The resulting documentary, screened during the Hamptons International Film Festival last weekend, marks the end of Mr. Moore’s six-year hiatus from the director’s seat. The film follows Mr. Moore on a quest to seek out some of the world’s best schools, prisons and government systems in order to bring them back to America, while following three guidelines: “Don’t shoot, don’t steal oil, [and] find something we can use.”

As part of the festival’s “A Conversation With ...” series, Mr. Moore sat down for an interview last Sunday opposite Marshall Fine, chair of the New York Film Critics Circle, at Bay Street Theater in Sag Harbor to discuss his new film, politics, and what it means to be Michael Moore.

A prolific force during the post-9/11 Bush administration, the controversial director earned an Oscar for his response to the school shooting epidemic in “Bowling for Columbine” (2002) and garnered numerous nominations for “Sicko” (2007) and “Capitalism: A Love Story” (2009).

Adorned in his signature sweatshirt and trucker hat, the director explained his disappearing act was partly due to personal issues.
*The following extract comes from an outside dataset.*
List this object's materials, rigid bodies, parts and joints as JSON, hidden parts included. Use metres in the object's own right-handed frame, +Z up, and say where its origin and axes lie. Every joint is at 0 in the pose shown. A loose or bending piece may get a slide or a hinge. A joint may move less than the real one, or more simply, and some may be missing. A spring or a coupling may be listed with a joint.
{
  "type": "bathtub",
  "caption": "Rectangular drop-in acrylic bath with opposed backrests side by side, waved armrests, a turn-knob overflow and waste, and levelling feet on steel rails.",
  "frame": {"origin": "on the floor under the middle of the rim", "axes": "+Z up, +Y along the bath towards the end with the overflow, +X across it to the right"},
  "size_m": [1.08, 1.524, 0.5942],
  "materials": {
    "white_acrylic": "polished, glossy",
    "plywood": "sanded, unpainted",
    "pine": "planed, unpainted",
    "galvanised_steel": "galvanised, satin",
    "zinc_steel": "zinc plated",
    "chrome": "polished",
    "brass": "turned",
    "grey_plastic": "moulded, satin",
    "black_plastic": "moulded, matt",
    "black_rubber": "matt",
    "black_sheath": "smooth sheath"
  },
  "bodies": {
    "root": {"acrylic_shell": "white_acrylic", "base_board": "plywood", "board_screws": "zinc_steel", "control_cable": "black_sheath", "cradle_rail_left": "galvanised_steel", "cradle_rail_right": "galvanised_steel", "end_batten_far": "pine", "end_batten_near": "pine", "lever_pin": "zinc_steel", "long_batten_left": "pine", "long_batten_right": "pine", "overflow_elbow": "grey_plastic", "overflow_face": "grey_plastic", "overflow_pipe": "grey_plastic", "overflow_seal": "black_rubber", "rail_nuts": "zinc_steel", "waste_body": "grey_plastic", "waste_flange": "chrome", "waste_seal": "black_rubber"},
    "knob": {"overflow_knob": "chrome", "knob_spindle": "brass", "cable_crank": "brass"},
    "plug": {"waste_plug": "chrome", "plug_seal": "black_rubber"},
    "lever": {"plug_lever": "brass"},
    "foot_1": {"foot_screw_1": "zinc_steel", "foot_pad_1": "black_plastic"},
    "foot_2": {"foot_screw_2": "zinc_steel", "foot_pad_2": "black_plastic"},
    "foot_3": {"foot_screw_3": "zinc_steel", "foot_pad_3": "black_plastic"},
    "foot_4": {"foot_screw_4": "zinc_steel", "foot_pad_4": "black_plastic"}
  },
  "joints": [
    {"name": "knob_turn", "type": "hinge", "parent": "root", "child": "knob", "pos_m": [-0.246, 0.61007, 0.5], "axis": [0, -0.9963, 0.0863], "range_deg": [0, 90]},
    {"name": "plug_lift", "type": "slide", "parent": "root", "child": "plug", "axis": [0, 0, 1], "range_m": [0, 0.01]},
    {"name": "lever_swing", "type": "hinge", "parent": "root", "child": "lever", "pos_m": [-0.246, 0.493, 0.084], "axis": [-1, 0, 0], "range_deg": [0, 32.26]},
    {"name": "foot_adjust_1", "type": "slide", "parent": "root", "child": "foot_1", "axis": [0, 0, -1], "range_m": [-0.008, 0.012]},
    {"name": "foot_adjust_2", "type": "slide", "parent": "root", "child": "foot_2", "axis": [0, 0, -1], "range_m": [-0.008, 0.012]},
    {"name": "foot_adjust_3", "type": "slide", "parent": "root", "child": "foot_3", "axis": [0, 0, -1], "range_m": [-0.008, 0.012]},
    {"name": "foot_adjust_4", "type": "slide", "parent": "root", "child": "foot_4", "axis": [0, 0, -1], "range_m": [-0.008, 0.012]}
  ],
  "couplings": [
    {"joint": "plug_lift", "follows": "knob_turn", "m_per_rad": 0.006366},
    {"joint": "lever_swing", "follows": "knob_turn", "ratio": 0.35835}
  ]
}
“In the last year and a half, my father died, and I got divorced,” Mr. Moore said. “But I’ve made two very good friends: Ben and Jerry.”

Self-deprecating humor aside, Mr. Moore admitted he was tired of being “singled out as the devil,” referring to the constant stream of hate he continues to receive from right-wing pundits. After his scandalous Academy Awards speech in 2003, in which he condemned then-President George W. Bush for sending the country to war in Iraq for “fictitious” reasons, Mr. Moore said he received numerous death threats and was forced to employ a staff of ex-Navy Seals and Green Berets as bodyguards.
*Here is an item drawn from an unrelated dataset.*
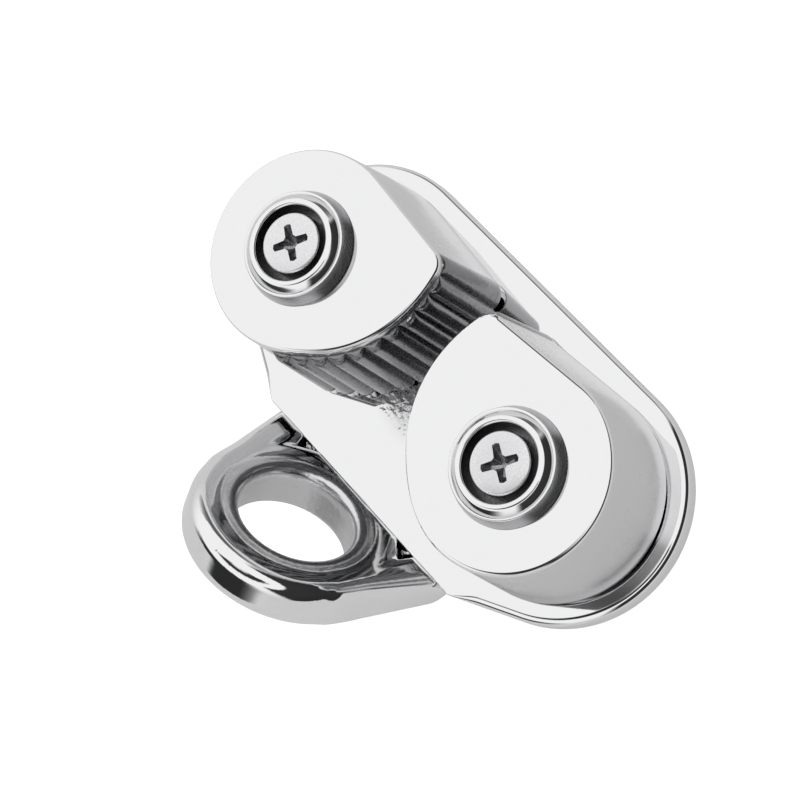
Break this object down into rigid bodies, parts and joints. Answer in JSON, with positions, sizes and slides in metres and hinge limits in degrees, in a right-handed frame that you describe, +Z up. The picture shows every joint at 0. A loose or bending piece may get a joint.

In the years since, the director said he’s experienced a half dozen attempted assaults by men armed with metal pipes, knives and guns. The worst of it, he said, was when a man from Illinois attempted to plant a fertilizer bomb under his family’s home. However, the plan was foiled when his AK-47 fired accidentally, alerting Mr. Moore’s security guards. He said the suspect was found with a list of assassination targets, including Rosie O’Donnell. “It was a list of lesbians—and me,” he said.
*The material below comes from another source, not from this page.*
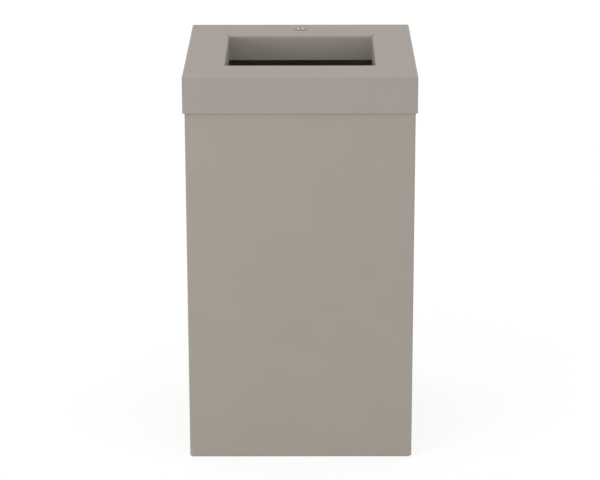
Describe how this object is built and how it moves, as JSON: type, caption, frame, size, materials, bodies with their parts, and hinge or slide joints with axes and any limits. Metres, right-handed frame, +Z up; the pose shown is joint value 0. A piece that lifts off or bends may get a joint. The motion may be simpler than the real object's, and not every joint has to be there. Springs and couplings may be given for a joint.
{
  "type": "wall-mounted waste bin",
  "caption": "Square wall-mounted steel waste bin with a lift-off cap lid, a collared rectangular opening and a cam lock.",
  "frame": {"origin": "middle of the underside of the whole object's box, on the surface that the bin stands on", "axes": "+Z up, +Y towards the wall, -Y the front, +X to the right as seen from the front"},
  "size_m": [0.35, 0.352, 0.611],
  "materials": {
    "powder_coat": "satin fine-textured powder coat",
    "chrome_lock": "polished chrome plating",
    "plug_metal": "nickel plated",
    "zinc_steel": "bright zinc plated",
    "brass_wafers": "stamped",
    "rivet_aluminium": "plain",
    "black_rubber": "matt"
  },
  "bodies": {
    "bin": {"body_wrap": "powder_coat", "back_panel": "powder_coat", "base_plate": "powder_coat", "rim_pads": "black_rubber", "wall_spacers": "black_rubber", "bag_ring_hooks": "powder_coat", "lock_keeper": "zinc_steel", "keeper_rivets": "rivet_aluminium"},
    "ring": {"bag_ring": "zinc_steel"},
    "lid": {"lid_cover": "powder_coat", "lock_housing": "chrome_lock", "lock_washer": "zinc_steel", "lock_nut": "zinc_steel"},
    "plug": {"lock_plug": "plug_metal", "lock_wafers": "brass_wafers", "lock_stop_washer": "zinc_steel", "lock_cam": "zinc_steel", "cam_washer": "zinc_steel", "cam_screw": "zinc_steel"}
  },
  "joints": [
    {"name": "lid_lift", "type": "slide", "parent": "bin", "child": "lid", "axis": [0, 0, 1], "range_m": [0, 0.1]},
    {"name": "lock_turn", "type": "hinge", "parent": "lid", "child": "plug", "pos_m": [0, 0.138, 0.6], "axis": [0, 0, 1], "range_deg": [0, 90]},
    {"name": "ring_lift", "type": "slide", "parent": "bin", "child": "ring", "axis": [0, 0, 1], "range_m": [0, 0.03]}
  ]
}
“Life starts to suck in a huge way,” he said. “It wrecks your family life.”

Even this past weekend, Mr. Moore said he was bombarded by two “angry white guys” on Main Street in East Hampton, noting that they looked like insurance salesmen.

Nonetheless, Mr. Moore remains optimistic going forward. Although his previous films led some Americans to imagine otherwise, the Michigan native said he believes in his country. “We pull off amazing things,” he said. “The American public is kept ignorant, but when people learn, they do the right thing.”

Mr. Moore remained surprisingly unperturbed about the future of the White House as he responded to an audience member asking his opinion on the upcoming election. “There isn’t going to be a Republican in the White House unless our side stays home,” Mr. Moore said.

Although vague on which Democratic candidate has his vote, the liberal icon poked fun at front-runners Bernie Sanders and Hillary Clinton. “He’s like the guy who just missed his plane,” he said, with a laugh, of Mr. Sanders, quoting a line from Stephen Colbert’s late-night show. As for Ms. Clinton, he quipped about her stance on advocacy groups, such as Black Lives Matter: “Hillary will do her political thing: ‘Well, I think all lives matter—black lives, brown lives …’ No! Just tell them that their lives matter.”

Mr. Moore also summed up the main difference between the country’s political parties. Republicans are “up at six in the morning looking for a way to screw us,” he said. Meanwhile, Democrats “are so loosey-goosey, we can’t even find our car keys.”

It was only after an audience question, though, that he commented on The Donald.

“Trump is a great performance artist,” he smiled.

Mr. Moore recalled appearing on a talk show with Mr. Trump about 15 years ago, when he heard the garish billionaire was actually nervous to go on with him. “He asked me, ‘We’re not going to get into it, are we?’ I had to calm this guy down.”

Years later, he now says Mr. Trump could very well be the Republican nominee, though he doubts the former “Apprentice” star actually believes the words coming out of his mouth. “It’s a good shtick,” he said.

Regardless of who wins the nomination, Mr. Moore stressed that this election will be decided by America’s youth. “Candidates have to inspire young people,” he said. “They can’t lose the youth vote.”

If he were elected president, Mr. Moore said, his first course of action would be absolution of all student loans. “We’ve made our kids pay tens of thousands of dollars,” he said. “A rotten deal’s been handed to them.”

Free tuition is one of many social systems Mr. Moore experiences in his new film. In Finland, private school tuition is illegal, he said.

“None of us had heard of these things before the film,” he said. “I didn’t know there hadn’t been an arrest [for drug use] in Portugal in the last 15 years.”

While “Where To Invade Next” looks at other countries’ successes—ranging from safe, ideal prisons in Norway to women ruling Iceland—Mr. Moore said he is optimistic for the United States. “Things change all the time.”